Wednesday, November 27, 2019

Sejarah Kerajaan Pajang



Kerajaan Pajang adalah sebuah kerajaan yang berpusat di Jawa Tengah sebagai kelanjutan Kerajaan Demak. Kompleks keraton, yang sekarang tinggal batas-batas fondasinya saja, berada di perbatasan Kelurahan Pajang, Kota Solo dan Desa Makam haji,Karatsura,Sukoharjo.
Nama negeri Pajang telah dikenal sejak zaman Kerajaan Majapahit. Menurut Nagarakretagama yang ditulis tahun 1365, bahwasanya pada zaman tersebut adik perempuan Hayam Wuruk (raja Majapahit saat itu) bernama asli Dyah Nertaja menjabat sebagai penguasa Pajang, bergelar Bhatara i Pajang, atau disingkat Bhre Pajang. Dyah Nertaja merupakan ibu dari Wikramawardhana (raja Majapahit selanjutnya).

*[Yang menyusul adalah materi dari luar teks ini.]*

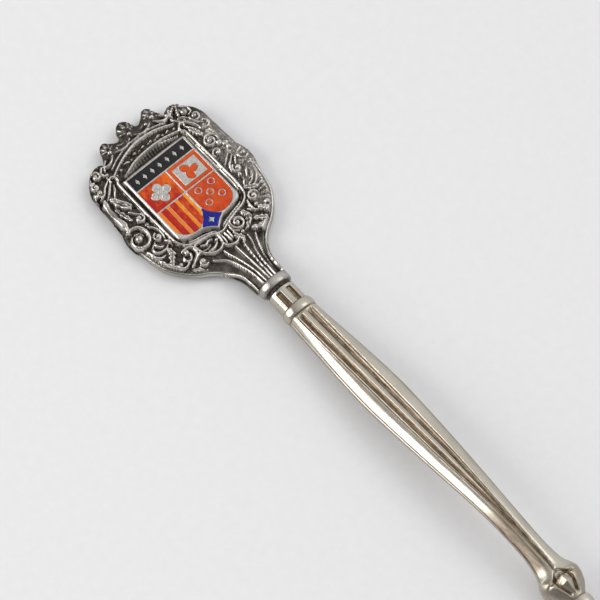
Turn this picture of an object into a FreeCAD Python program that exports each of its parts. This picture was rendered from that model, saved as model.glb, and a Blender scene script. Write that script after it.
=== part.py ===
"""Souvenir spoon: three soldered castings and an enamelled shield badge.

Frame: X runs from the crown on the head to the tip of the bowl, Y across the spoon, Z up.
The spoon lies face up on the plane z = 0, and the origin is the bottom centre of its box.
"""
import FreeCAD, Part
import math
import os

import Sketcher

Vector = FreeCAD.Vector

SIZES = {
    # head casting: places along X are measured from the middle of the badge
    "badge_x": -53.25,
    "crown_tip": 11.75,
    "plate_depth": 1.75,
    "boss_depth": 0.55,
    "boss_round": 0.28,
    "frame_width": 0.25,
    "frame_depth": 0.35,
    "ball_radius": 0.62,
    "volute_radius": 1.05,
    "small_volute_radius": 0.62,
    "jewel_depth": 0.4,
    "seat_floor": 1.0,
    "seat_gap": 0.45,
    "flute_depth": 0.6,
    "fan_start": 9.0,
    "ring_start": 15.75,
    "ring_length": 1.1,
    "ring_width": 4.4,
    "ring_height": 3.1,
    "ring_lift": 0.75,
    "spigot_radius": 0.9,
    "spigot_reach": 3.9,
    "spigot_height": 2.2,
    "socket_gap": 0.05,
    # solder seams
    "seam_length": 0.5,
    "seam_width": 3.6,
    "seam_height": 2.7,
    "bowl_seam_length": 0.4,
    "bowl_seam_width": 2.4,
    "bowl_seam_height": 1.9,
    # badge
    "adhesive_depth": 0.12,
    "badge_depth": 1.05,
    "enamel_depth": 0.4,
    "badge_top": 5.9,
    "badge_half_width": 4.72,
    "badge_side_foot": 3.8,
    "badge_foot": 6.35,
    "rim_width": 0.35,
    "wall_width": 0.24,
    "band_height": 1.75,
    "lozenge_half_length": 0.5,
    "lozenge_half_width": 0.26,
    "quarter_height": 3.45,
    "stripe_count": 7,
    "stripe_wall": 0.1,
    "red_stripe_share": 2.0,
    "quarter_drop": 4.6,
    "stud_radius": 0.33,
    "stud_wall": 0.16,
    # handle
    "panel_length": 2.6,
    "panel_width": 3.75,
    "panel_height": 2.75,
    "slot_width": 0.7,
    "slot_offset": 0.77,
    "slot_depth": 0.3,
    "handle_ring_length": 1.4,
    "ferrule_length": 1.4,
    "ferrule_width": 3.0,
    "ferrule_height": 2.3,
    "ferrule_lift": 1.85,
    "tang_radius": 0.6,
    "tang_reach": 3.4,
    "tang_height": 3.0,
    # bowl
    "bowl_heel_length": 17.5,
    "bowl_tip_length": 23.05,
    "bowl_half_width": 13.3,
    "bowl_depth": 6.4,
    "bowl_wall": 0.9,
}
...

Antara abad ke-11 sampai abad ke 14 tidak ada kerajaan di Jawa Tengah Selatan, tetapi Majapahit masih berkuasa sampai kesana. Sementara itu, di Demak mulai muncul Kerajaan kecil yang didirikan oleh tokoh-tokoh beragama Islam. Namun, sampai awal abad ke-16 kewibawaan raja Majapahit masih diakui.
Perkembangan Islam di Jawa salah satunya dipelopori oleh kerajaan Islam pertama yang ada di Jawa, yaitu Kesultanan Demak. Setelah Demak runtuh, maka bergantilah kerajaan Demak tersebut dengan kerajaan Pajang. Kerajaan Pajang ini didirikan oleh Jaka Tingkir yang berhasil menyingkirkan saingannya untuk kemudian memindahkan pusat kerajaan Demak ke daerah Pajang.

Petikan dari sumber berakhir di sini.